All of the partners had their own specialty - GP/surgeon, GP/obstetrician, GP/anaesthetist. As I had some experience in neonatology, I was the GP required to attend caesarean sections in case resuscitation was needed.
On one occasion the baby came out flat and there were 30 seconds of pure panic before it began to revive. As I left the delivery suite, I encountered the father. Tradition dictates it is the obstetrician's privilege to pass on the good news, but when the father asked me what had happened, such was my relief that I momentarily forgot my place.
'Congratulations,' I said, 'you have a beautiful baby ...' I paused for a moment, trying to think.
During perinatal resuscitation, when on one side you are looking at a beautiful, healthy baby and moments of immense joy, and on the other, a tragedy and a lifelong sentence not just for the baby but also for the whole family, when you know every second counts, when you're keeping an eye on all the different parameters, when you're trying to remain calm and portray an image of control to the staff, when you're in a foreign country hundreds of miles from any help, when you know you are the most experienced person present and the buck stops with you, probably the last thing you will look at is whether the baby has goolies or not.
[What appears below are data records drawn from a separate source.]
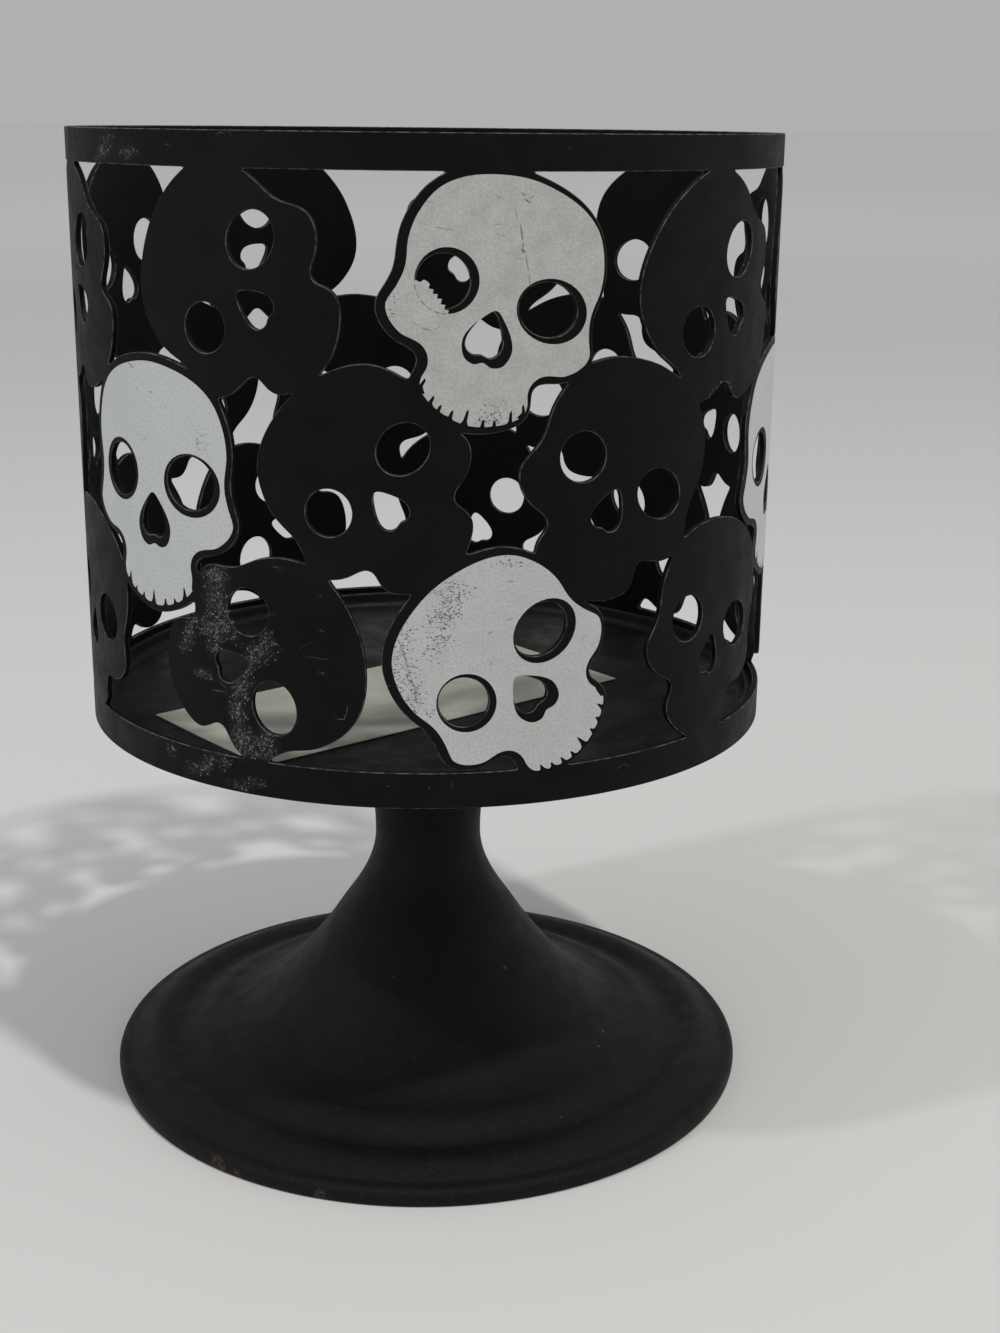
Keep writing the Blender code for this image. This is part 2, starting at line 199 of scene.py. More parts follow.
PRINT_SCRATCHES = (
    (-1.71, 15.14, 0.6, 0.10, 78, 0.6), (-1.32, 16.24, 0.6, 0.09, 63, 0.5),
    (-0.66, 17.19, 0.6, 0.09, 48, 0.6), (0.22, 17.94, 0.6, 0.09, 33, 0.5),
    (1.26, 18.44, 0.6, 0.10, 18, 0.6), (2.25, 18.64, 0.5, 0.10, 5, 0.6),
    (12.0, 5.4, 0.9, 0.07, 75, 0.5), (12.8, 7.9, 1.3, 0.12, 80, 0.95),
    (13.0, 9.7, 0.5, 0.12, 100, 0.8), (13.1, 10.35, 0.36, 0.24, 30, 1.0),
    (13.65, 12.0, 1.4, 0.08, 78, 0.75), (14.0, 14.2, 0.9, 0.09, 85, 0.6),
    (13.0, 2.9, 0.5, 0.13, 35, 0.65), (13.6, 3.8, 0.7, 0.11, 35, 0.75),
    (14.2, 3.3, 0.4, 0.09, -30, 0.6), (9.6, 3.3, 0.6, 0.09, 20, 0.4),
    (9.5, 6.8, 0.6, 0.13, 0, 0.4), (9.9, 8.2, 0.9, 0.09, 12, 0.4),
    (0.2, 3.9, 1.0, 0.09, 10, 0.35), (-0.6, 6.8, 0.9, 0.06, 10, 0.3),
    (2.3, 7.4, 1.7, 0.07, 8, 0.45), (-1.8, 19.9, 0.7, 0.08, 25, 0.45),
    (-0.2, 20.7, 0.9, 0.08, 15, 0.55), (1.3, 20.5, 0.8, 0.08, -35, 0.45),
    (8.3, 16.6, 0.4, 0.09, -20, 0.35), (10.8, 16.3, 0.3, 0.10, 60, 0.35),
    (9.2, 31.2, 1.0, 0.07, 15, 0.45), (10.6, 30.6, 0.8, 0.07, 50, 0.35),
    (-2.6, 69.5, 5.0, 0.07, 72, 0.5), (-3.6, 66.0, 2.5, 0.09, 70, 0.6),
    (-1.6, 73.5, 2.2, 0.07, 75, 0.4), (11.9, 56.1, 0.7, 0.08, 0, 0.55),
    (11.9, 61.6, 0.7, 0.08, -20, 0.55), (9.0, 63.5, 0.6, 0.09, -20, 0.55),
    (9.1, 68.0, 0.6, 0.07, -65, 0.45), (23.2, 65.3, 0.8, 0.06, -45, 0.45),
    (-49.4, 28.2, 0.8, 0.13, 20, 0.6), (-49.0, 28.6, 0.5, 0.11, -30, 0.5),
    (-48.2, 31.6, 0.5, 0.07, -10, 0.45), (-44.5, 31.7, 0.5, 0.12, 15, 0.55),
    (-41.3, 33.5, 0.25, 0.09, 0, 0.5), (-46.6, 38.8, 0.6, 0.08, -10, 0.45),
)

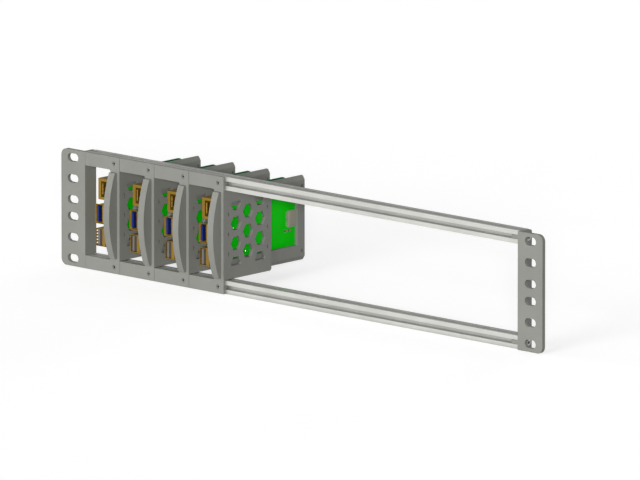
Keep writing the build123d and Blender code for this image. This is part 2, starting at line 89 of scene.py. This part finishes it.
class Mat:
    """A procedural material on object coordinates, which are the row frame in metres."""

    def __init__(self, name, rough=0.5, metallic=0.0, ior=1.45, coat=0.0, coat_rough=0.1, spec=0.5):
        self.m = bpy.data.materials.new(name)
        self.m.use_nodes = True
        self.t = self.m.node_tree
        self.t.nodes.clear()
        self.out = self.t.nodes.new("ShaderNodeOutputMaterial")
        self.b = self.t.nodes.new("ShaderNodeBsdfPrincipled")
        self.t.links.new(self.b.outputs[0], self.out.inputs[0])
        self.b.inputs["Roughness"].default_value = rough
        self.b.inputs["Metallic"].default_value = metallic
        self.b.inputs["IOR"].default_value = ior
        self.b.inputs["Specular IOR Level"].default_value = spec
        self.b.inputs["Coat Weight"].default_value = coat
        self.b.inputs["Coat Roughness"].default_value = coat_rough
        self.co = self.t.nodes.new("ShaderNodeTexCoord").outputs["Object"]

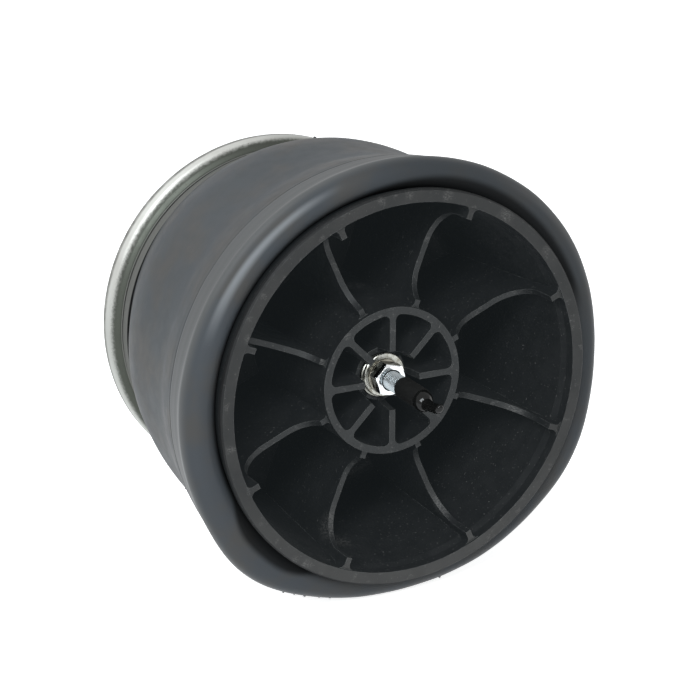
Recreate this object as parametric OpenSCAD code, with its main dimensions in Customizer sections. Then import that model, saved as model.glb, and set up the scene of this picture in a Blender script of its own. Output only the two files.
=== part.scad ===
// Air suspension spring of the rolling lobe kind, lying on its side.
// Millimetres, +Z up. The face of the piston's base ring is the plane Y = 0,
// the axis runs along Y, and the top plate is on the +Y side.
// Every module is drawn on its own axis and turned onto Y by along_y().

/* [Height] */
// Distance from the base ring's face to the back of the top plate
rest_h = 207.5; // [190:0.5:260]

/* [Piston] */
// Outside diameter of the base ring
rim_d = 250; // [210:1:300]
// Width of the base ring's flat face
rim_face = 8; // [6:0.5:12]
// How far the base ring stands out past the skirt
lip_out = 3; // [2:0.5:6]
// Thickness of the base ring's lip
lip_h = 6; // [4:0.5:8]
// How much the skirt's radius shrinks towards the crown
skirt_taper = 8.5; // [4:0.5:12]
// Wall thickness of the skirt and crown
wall = 5; // [3.5:0.5:7]
// Height of the crown face above the base ring
piston_h = 128; // [110:1:140]
// Radius of the shoulder between skirt and crown
shoulder_r = 16; // [10:1:24]

/* [Piston ribs] */
// Thickness of the outer ribs
rib_t = 3.6; // [2.5:0.1:6]
// Depth of the ribs' free edges in the middle
rib_dip = 37.5; // [28:0.5:50]
// Radius of the curve at the hub end of a rib
rib_hub_r = 20; // [10:1:24]
// Radius of the curve at the ring end of a rib
rib_rim_r = 23; // [12:1:26]
// How far the ribs are turned from the middle between two spokes
rib_turn = -0.9; // [-3:0.1:3]
// Length of the tab where a rib meets the base ring
rim_tab = 7.5; // [4:0.5:10]
// Length of the tab where a rib meets the hub ring
hub_tab = 4.6; // [3:0.2:7]
// Corner radius of ribs and spokes in plan
fillet = 3.6; // [1.5:0.1:4.5]

/* [Piston hub] */
// Outside diameter of the hub ring
hub_d = 94; // [84:1:110]
// Wall of the hub ring
hub_wall = 4.6; // [3.5:0.1:6]
// Depth of the hub ring's face behind the base ring
hub_sink = 21.5; // [16:0.5:26]
// Thickness of the eight spokes
spoke_t = 4; // [3:0.1:5]
// Diameter of the well left between the spokes
well_d = 38; // [36:0.5:44]
// Diameter of the boss under the washers
boss_d = 34; // [32:0.5:40]

/* [Centre stud, washers and nut] */
// Diameter of the centre stud
stud_d = 12; // [10:0.5:14]
// Play around the stud in the piston
stud_play = 0.5; // [0.3:0.1:1]
// How far the stud stands out past the base ring
stud_out = 13.5; // [10:0.5:20]
// Width across the flats of the nut
nut_af = 19; // [17:0.5:21]
// Section of the seal around the stud
seal_wire = 3; // [2:0.5:4]
// Height of the nut
nut_h = 10.3; // [8:0.1:12]
// Diameter of the washers
washer_d = 28; // [25:0.5:30]
// Thickness of one washer
washer_t = 2.5; // [2:0.1:3]
// How far each washer sits off centre
washer_shift = 0.7; // [0:0.1:0.8]

/* [Thread cap] */
// Outside diameter of the cap
cap_d = 13.2; // [13:0.1:18]
// Depth of the cap's mouth behind the base ring
cap_mouth = 7.6; // [6:0.1:11]
// Diameter of the cap's stem
stem_d = 6.2; // [4:0.1:8]
// Length of the stem from the dome
stem_l = 18.5; // [10:0.5:24]

/* [Bellows] */
// Outside diameter of the rolled lobe
lobe_d = 285.4; // [275:0.2:340]
// Thickness of the rubber
rubber_t = 4.5; // [3.5:0.1:5]
// How far the lobe's front stays behind the base ring
lobe_gap = 9; // [7.5:0.5:14]
// Bead wire diameter
wire_d = 5; // [4:0.5:6]
// Height of the ledge, the crease and the shoulder under the plate's lip
ledge_h = 19; // [17:0.5:21]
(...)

'... boy,' I said. 'A boy,' he yelled, jumping up and down with delight. 'I have three daughters; that's wonderful, thanks. I must call the grandparents.'
A few minutes later, a nurse called me. 'You told that man he had a boy,' she said sternly. 'It's a girl.'
Well, I was young and stressed. These things happen. I ran back to the ward before the father could tell the world how his family name would now be safely passed down the generations. He was very decent about it, I must say.